7 de julio. Pamplona, Navarra. La Corporación municipal presidida por su alcalde (Enrique Maya, Navarra+) acompaña al Cabildo a la catedral.
Llegados a la calle Curia la multitud les rodea y les obliga a avanzar, entre insultos y salivazos, por el estrecho pasillo que consigue habilitar la policía. ¡UPN kampora! Una ratonera.
De entre la Corporación, los hay que no son increpados. Son los de Bildu. Mientras caminan, saludan y abrazan a esa jauría humana borracha de odio y de alcohol. Son de los suyos.
La tensión aumenta y se teme un linchamiento. Vuela una botella e impacta en la cabeza de un policía. Dos más resultan heridos. De no ser por ellos, hoy estaríamos hablando de una tragedia todavía mayor. En palabras del alcalde, “eso estaba preparado”.
Todos los partidos condenan lo ocurrido. Bildu, no.
Han tenido 25 años para reescribir la historia, para ocultar bajo el manto del olvido sus asesinatos y sus complicidades. Casi lo han conseguido. Lo del día de San Fermín es su obra.
Ahora quieren dar un paso más. Justificarse con una ley indigna con la excusa del franquismo. Ellos, los asesinos; y ellos (los de ahora y el PNV siempre), los cómplices. Con el voto del partido de sus víctimas. Repugnante.
Quieren resucitar las dos Españas. Ya lo tienen. Pero quizás no sean las que pretenden.
Ayer, la plataforma NEOS convocaba una concentración frente al Congreso. El lema era sencillo: “Tú eliges qué manos quieres levantar”. La cuestión, antes como ahora, no admite duda. “Si las que representan a Ortega Lara, a Miguel Ángel Blanco y a las 853 víctimas de ETA, o las que acuerdan pisotear su memoria y reescribir la Historia”.
Las manos blancas que se alzaron ese 12 de julio de 1997, o las manos manchadas de sangre de sus verdugos.

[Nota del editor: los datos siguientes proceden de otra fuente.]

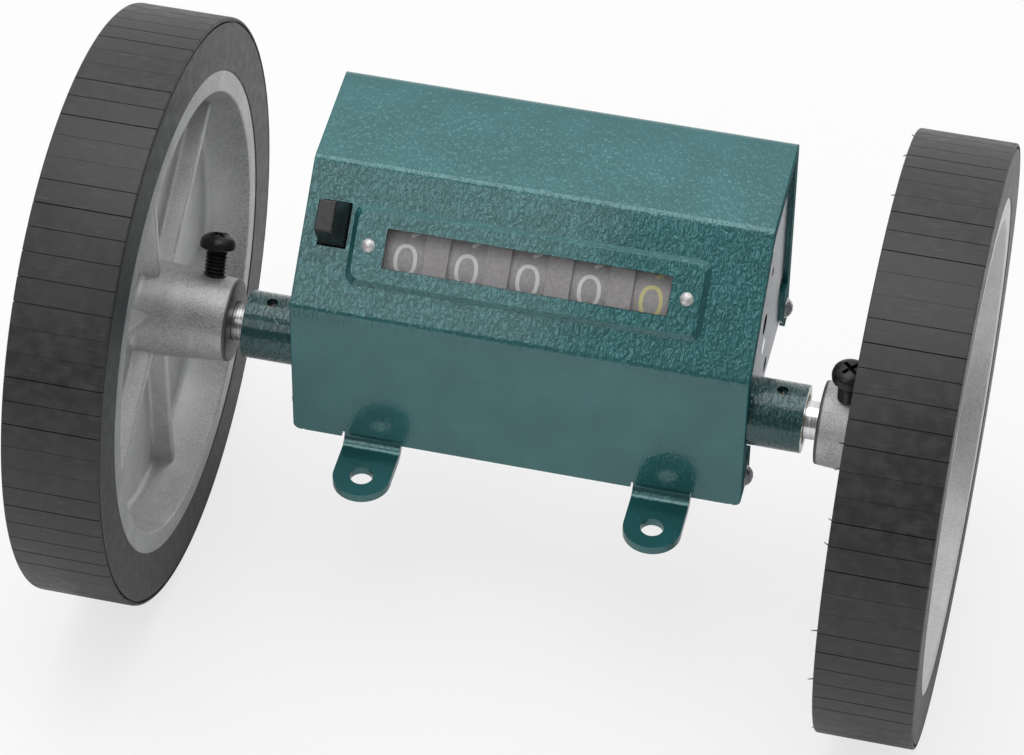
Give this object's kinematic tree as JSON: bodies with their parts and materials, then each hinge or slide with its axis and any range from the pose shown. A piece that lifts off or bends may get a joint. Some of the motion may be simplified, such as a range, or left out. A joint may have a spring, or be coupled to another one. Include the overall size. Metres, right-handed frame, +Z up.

No caben medias tintas. O con la dignidad y la Justicia o con la ignominia.
Y más ahora cuando de lo que se trata es de preservar la memoria de las víctimas, de no dejar que ninguna ley injusta sepulte el recuerdo de lo que fue, de lo que ha sido y de lo que (a la vista está) puede volver a ser.
Enfrente, una ley (la de Memoria Democrática) impulsada por Bildu, con la que justificar que si fue justo asesinar durante el franquismo, si lo fue hasta 1983 (porque según los bilduetarras, la democracia era de pega y porque hubo terrorismo de Estado), lo siguió siendo hasta que abandonaron voluntariamente “la lucha armada” y se integraron en ese sistema en el que no creen pero del que lo han recibido todo.
En la Antigua Grecia, en el lugar en que el enemigo había sido derrotado, el bando vencedor levantaba un trofeo dedicado a Zeus y construido con las armas arrebatadas a los vencidos.
Era un monumento efímero porque, según algunos autores, de lo que se trataba era de que quedase fijada de manera inapelable quién había salido victorioso de la batalla. Pero, al mismo tiempo, que no perdurase en la memoria de los vencidos el recuerdo de su derrota. El motivo era no alimentar su rencor durante generaciones.
Lo efímero destinado a evitar la discordia. Tenía sentido. Sobre todo cuando eran dos ciudades griegas, dos ciudades vecinas, las que se enfrentaban.
Pero esos mismos griegos se encargaron de mantener la memoria de lo que era justo y de lo que no lo era. Fueron capaces de contraponer las leyes “no escritas, inmutables de los dioses” a las leyes humanas y conservar el recuerdo (por los siglos de los siglos) de quienes tuvieron el valor de enfrentarse a estas últimas.
Hace 25 años llorábamos al ver el rostro famélico y la mirada perdida de Ortega Lara después de ser liberado de su inhumano encierro de 532 días. Hace 25 años conteníamos la respiración esperando que un milagro salvase de una condena segura a Miguel Ángel Blanco. Hace 25 años, después del llanto por la muerte de aquel joven concejal, la sociedad entera reaccionó y llamó a ETA por su nombre: asesinos. Y las calles se tiñeron de blanco.
Hoy ya hay varias generaciones que ignoran lo que ocurrió ese 12 de julio de 1997.
Con esta ley injusta, es posible que hasta crean que la muerte de Miguel Ángel Blanco y la del resto de víctimas de ETA valió la pena.